Runaway Train (film) - Production

Production

Akira Kurosawa wrote the original screenplay intending it to be his first color film following Red Beard, but difficulties with the American financial backers led to it being shelved.

The Alaska Railroad decided that their name and logo would not be shown. Several scenes referred to the railroad as 'A&E Northern'. The filming took place near Portage Glacier, Whittier and Grandview.

The prison scenes at the beginning of the movie were filmed in Deer Lodge, Montana, and some railroad yard scenes were filmed in Anaconda, Montana.

The runaway train's lineup in the movie consisted of four Alaska Railroad locomotives, all built by EMD: GP40-2 #3010, F7 #1500, and #1801 and #1810, both GP7s. The latter two locomotives had previously been rebuilt by ARR with low short hoods as opposed to a GP7's original high short hood, but were fitted with mock-up high hoods made of plywood for the film, branded with fictional numbers 531 and 812, respectively.

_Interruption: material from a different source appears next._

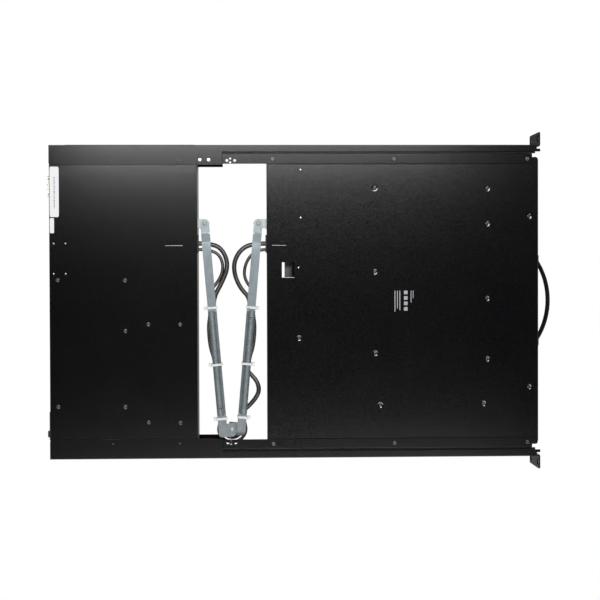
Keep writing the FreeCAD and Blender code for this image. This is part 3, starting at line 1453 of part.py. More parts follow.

Because #1801's cab had been reconstructed prior to filming, the '531' prosthetic hood stood slightly higher than the normal hood height of a GP7 in order to fit over the locomotive's number-board.

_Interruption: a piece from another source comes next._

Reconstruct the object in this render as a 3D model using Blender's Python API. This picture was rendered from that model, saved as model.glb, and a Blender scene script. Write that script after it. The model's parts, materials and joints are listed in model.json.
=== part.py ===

The locomotives used in the film have gone their separate ways:

  • ARR GP40-2 #3010 is still active on the Alaska Railroad, painted in the new corporate scheme.
  • ARR F7 #1500 is now at the Alaska Transport Museum in Anchorage, AK.
  • ARR GP7 #1810 was sold to the Oregon Pacific Railroad and operated as OP #1810. In 2008, the unit was sold to the Cimarron Valley Railroad and is now permanently coupled to former OP Slug #1010.
  • ARR GP7 #1801 was sold to a locomotive leasing company in Kansas City, MO, then sold to the Missouri Central Railroad and operated as MOC #1800. The locomotive subsequently appeared in another motion picture, Under Siege 2: Dark Territory, in 1995. MOC became the Central Midland Railroad in 2002. As Central Midland had their own leased power, MOC 1800 was returned to Midwest Locomotive In Kansas City. Shortly after, it was then sold the Respondek Rail Corp of Granite City, IL and is now used on Respondek's Port Harbor Railroad subsidiary. The unit's identification is RRC #1800.
  • The train that was hit by the runaway was led by MRS-1 #1605. This unit had been retired in 1984, one year before filming started. The unit has since been cut up for scrap.
  • Sequences set at the rail yard, shot on the Butte, Anaconda and Pacific Railway in Anaconda, Montana, used local locomotives from the BA&P fleet along with former Northern Pacific EMD F9 #7012A, leased from the Mount Rainier Scenic Railroad. The two GP7s and the F9 were fitted with plywood boxes to duplicate the distinctive 'winterization hatches' carried on their Alaskan counterparts.
  • BA&P EMD GP38-2 #109, the BA&P locomotive used in the yard scenes as the lead-engine in place of ARR #3010, was subsequently sold to the Alaska Railroad and remains in service there as #2002, along with sister unit #2001 (ex-BA&P #108).

Richard (Rick) Holley was killed during the filming when the helicopter he was piloting hit power lines on the way to a location shoot in Alaska. The movie is dedicated to him during the closing credits.